Federal Reserve Vice Chair Richard Clarida reacts as he holds his phone during the three-day “Challenges for Monetary Policy” conference in Jackson Hole
Reuters
- Federal Reserve Vice Chair Richard Clarida said Monday he plans to resign on Friday.
- The resignation arrives two weeks earlier than anticipated and amid scrutiny over his 2020 stock trades.
- Government disclosures showed Clarida trading stock funds before a key Fed announcement in 2020.
Federal Reserve Vice Chair Richard Clarida will step down from his position on Friday — two weeks earlier than planned — amid fresh scrutiny around stock trades made early in the pandemic.
While the Fed’s announcement didn’t state a reason for Clarida’s early departure, the move comes after Clarida landed in hot water for early 2020 stock trades. October disclosures showed him piling cash into stock funds on February 27, 2020, one day before the Fed hinted at possible policy action to aid the US economy. The central bank rolled out unprecedented policy supports weeks later that spurred economic activity and helped financial markets rebound through 2020.
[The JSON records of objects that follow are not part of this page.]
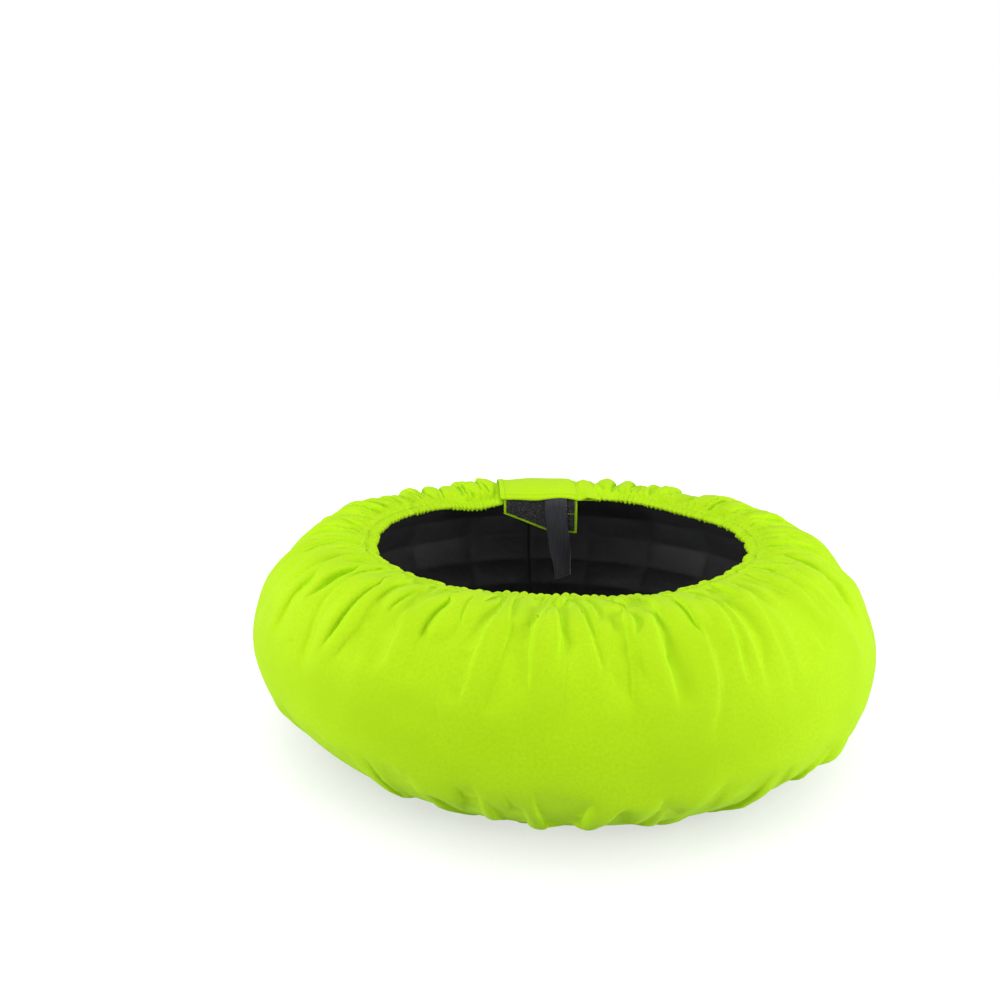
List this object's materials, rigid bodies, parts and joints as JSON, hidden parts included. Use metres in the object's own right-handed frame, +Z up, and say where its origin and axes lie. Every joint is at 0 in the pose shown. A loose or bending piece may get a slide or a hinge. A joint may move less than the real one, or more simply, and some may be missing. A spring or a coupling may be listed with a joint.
{
  "type": "motorcycle tire warmer",
  "caption": "Gathered fabric ring that wraps a motorcycle rear tyre and heats it: elastic hems, felt, heating wire, dark lining, and a hook-and-loop flap closure with a pull strap.",
  "frame": {"origin": "on the floor, under the middle of the ring's box", "axes": "+Z up along the ring's axis, +Y towards the back where the closure flap is, +X to the right as seen from the front"},
  "size_m": [0.68, 0.685, 0.212],
  "materials": {
    "cover_fabric": "matte fluorescent yellow-green woven polyester",
    "elastic_web": "black woven elastic",
    "heat_felt": "off-white needled felt",
    "lining_fabric": "black heat-resistant cloth",
    "loop_tape": "black brushed loop pile",
    "hook_tape": "black nylon hooks",
    "silicone_wire": "satin red silicone insulation",
    "supply_wire": "satin grey insulation",
    "black_rubber": "moulded black rubber",
    "phenolic_case": "brown moulded phenolic",
    "tinned_case": "tinned metal case"
  },
  "bodies": {
    "root": {"outer_cover": "cover_fabric", "top_hem_elastic": "elastic_web", "bottom_hem_elastic": "elastic_web", "insulation_felt": "heat_felt", "inner_lining": "lining_fabric", "closure_tongue": "cover_fabric", "tongue_loop_tape": "loop_tape", "flap_hook_tape": "hook_tape", "closure_flap": "cover_fabric", "pull_strap": "loop_tape", "heating_wire": "silicone_wire", "supply_lead_live": "supply_wire", "supply_lead_neutral": "supply_wire", "switch_lead": "supply_wire", "fuse_lead": "supply_wire", "cable_grommet": "black_rubber", "temperature_switch": "phenolic_case", "thermal_fuse": "tinned_case", "live_wire_joint": "tinned_case", "neutral_wire_joint": "tinned_case"}
  },
  "joints": []
}
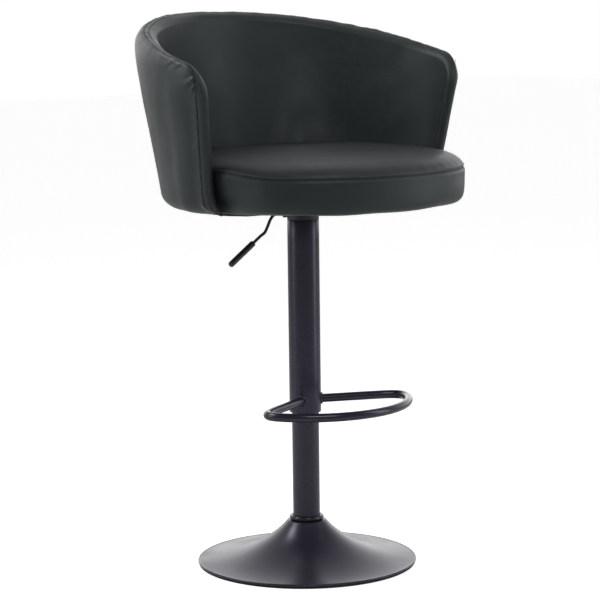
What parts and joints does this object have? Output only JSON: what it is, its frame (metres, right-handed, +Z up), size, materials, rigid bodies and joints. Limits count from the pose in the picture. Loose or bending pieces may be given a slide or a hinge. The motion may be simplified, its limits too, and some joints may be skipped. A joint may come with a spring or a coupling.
{
  "type": "bar stool with footrest",
  "caption": "Height-adjustable swivel bar stool with an upholstered tub seat, a gas-spring column, a footrest hoop and a round trumpet base.",
  "frame": {"origin": "on the floor at the column's axis, which is also the middle of the stool's outline in plan to a few millimetres", "axes": "+Z up along the column; the sitter faces -Y; +X is to the sitter's left"},
  "size_m": [0.6344, 0.6012, 1.0264],
  "materials": {
    "base_coat": "satin",
    "column_coat": "satin",
    "trim_ring": "satin",
    "lever_coat": "satin",
    "cylinder_coat": "satin",
    "black_rubber": "matte",
    "cast_iron": "matte",
    "zinc_steel": "satin",
    "rod_chrome": "polished",
    "black_nylon": "matte",
    "acetal": "satin",
    "grip_plastic": "satin",
    "plywood": "matte",
    "dust_cloth": "matte",
    "leatherette": "satin"
  },
  "bodies": {
    "base": {"base_bell": "base_coat", "base_floor_ring": "black_rubber", "base_hub": "zinc_steel", "base_weight": "cast_iron", "neck_trim_ring": "trim_ring", "stand_tube": "column_coat", "stand_guide_bush": "black_nylon", "stand_floor_plate": "zinc_steel", "thrust_washer_lower": "zinc_steel", "thrust_bearing_cage": "acetal"},
    "lift_rod": {"piston_rod": "rod_chrome", "rod_retaining_clip": "zinc_steel", "thrust_washer_upper": "zinc_steel", "rod_bump_stop": "black_rubber", "gas_piston": "acetal"},
    "seat": {"back_bracket_1": "zinc_steel", "back_bracket_2": "zinc_steel", "back_bracket_3": "zinc_steel", "back_inner_pad": "leatherette", "back_outer_panel": "leatherette", "back_plywood_core": "plywood", "bracket_screw_1": "zinc_steel", "bracket_screw_2": "zinc_steel", "bracket_screw_3": "zinc_steel", "dust_cover": "dust_cloth", "footrest_hoop": "column_coat", "gas_cylinder": "cylinder_coat", "lever_bracket": "column_coat", "lever_pivot_pin": "zinc_steel", "outer_tube": "column_coat", "plate_bolt_1": "zinc_steel", "plate_bolt_2": "zinc_steel", "plate_bolt_3": "zinc_steel", "plate_bolt_4": "zinc_steel", "plate_washer_1": "zinc_steel", "plate_washer_2": "zinc_steel", "plate_washer_3": "zinc_steel", "plate_washer_4": "zinc_steel", "seat_board": "plywood", "seat_cone": "column_coat", "seat_cushion": "leatherette", "seat_plate": "column_coat", "tube_glide_bush": "black_nylon"},
    "lever": {"lever_rod": "lever_coat", "lever_grip": "grip_plastic"},
    "valve_pin": {"release_button": "zinc_steel"}
  },
  "joints": [
    {"name": "seat_swivel", "type": "hinge", "parent": "base", "child": "lift_rod", "pos_m": [0, 0, 0.036], "axis": [0, 0, 1], "continuous": true},
    {"name": "height_slide", "type": "slide", "parent": "lift_rod", "child": "seat", "axis": [0, 0, 1], "range_m": [-0.19, 0]},
    {"name": "lever_pivot", "type": "hinge", "parent": "seat", "child": "lever", "pos_m": [-0.046, -0.015, 0.664], "axis": [0, 1, 0], "range_deg": [0, 6], "stiffness_Nm_per_rad": 1.5, "springref_deg": -5.73},
    {"name": "valve_press", "type": "slide", "parent": "seat", "child": "valve_pin", "axis": [0, 0, 1], "range_m": [-0.0056, 0]}
  ],
  "couplings": [
    {"joint": "valve_press", "follows": "lever_pivot", "m_per_rad": -0.05}
  ]
}
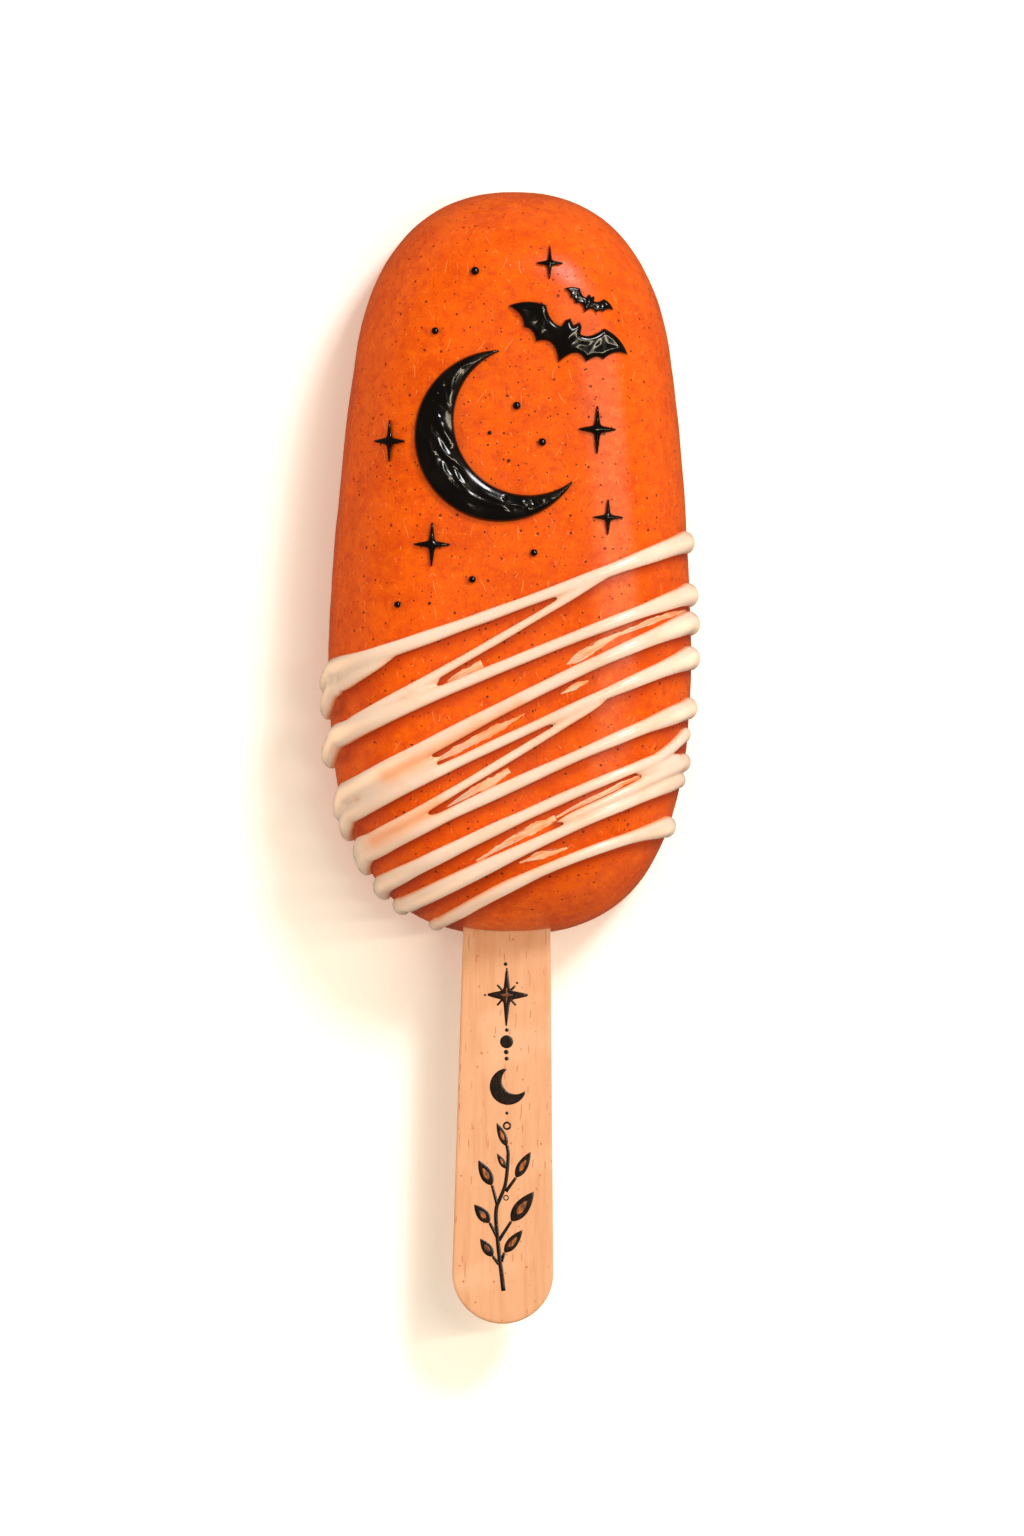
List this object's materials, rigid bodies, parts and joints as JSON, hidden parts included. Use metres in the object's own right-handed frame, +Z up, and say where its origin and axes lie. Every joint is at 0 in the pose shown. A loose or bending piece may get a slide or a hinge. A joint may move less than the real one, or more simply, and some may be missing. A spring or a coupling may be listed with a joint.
{
  "type": "cakesicle",
  "caption": "Cake bar on a flat wooden stick with an orange coating, slanted white chocolate drizzle, and black chocolate moon, bats, stars and beads.",
  "frame": {"origin": "the middle of the flat back, half way along the cake bar", "axes": "+Y along the bar away from the stick, +Z up through the decorated face, +X to the right as the face is seen with the stick down"},
  "size_m": [0.0486, 0.1446, 0.0251],
  "materials": {
    "orange_coating": "waxy semi-matte chocolate coating with fine dark specks and pale scratches",
    "white_chocolate": "glossy cream drizzle",
    "black_chocolate": "glossy black modelled chocolate",
    "wood": "bare pale birch with fine lengthwise grain",
    "burnt_wood": "dark burnt ornament"
  },
  "bodies": {
    "root": {"coated_cake": "orange_coating", "stick": "wood", "moon": "black_chocolate", "bat_large": "black_chocolate", "bat_small": "black_chocolate"}
  },
  "joints": []
}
Clarida faced backlash again in early January after updated disclosures shed more light on the trades. The corrected documents showed Clarida pulling cash out of stocks on February 24, 2020 before pushing money into stock funds three days later. The Fed first described the February 27 trades as appropriate “rebalancing,” but the in-and-out trades raised new questions around the trading activity. The New York Times first reported on the revised disclosures.
The vice chair is now slated to resign on Friday instead of his term’s expiration date on January 31.
“Rich’s contributions to our monetary policy deliberations, and his leadership of the Fed’s first-ever public review of our monetary policy framework, will leave a lasting impact in the field of central banking,” Fed Chair Jerome Powell said in a statement.
Serving on the central bank’s board of directors was “a distinct honor and immense privilege,” Clarida told President Joe Biden in a Monday letter.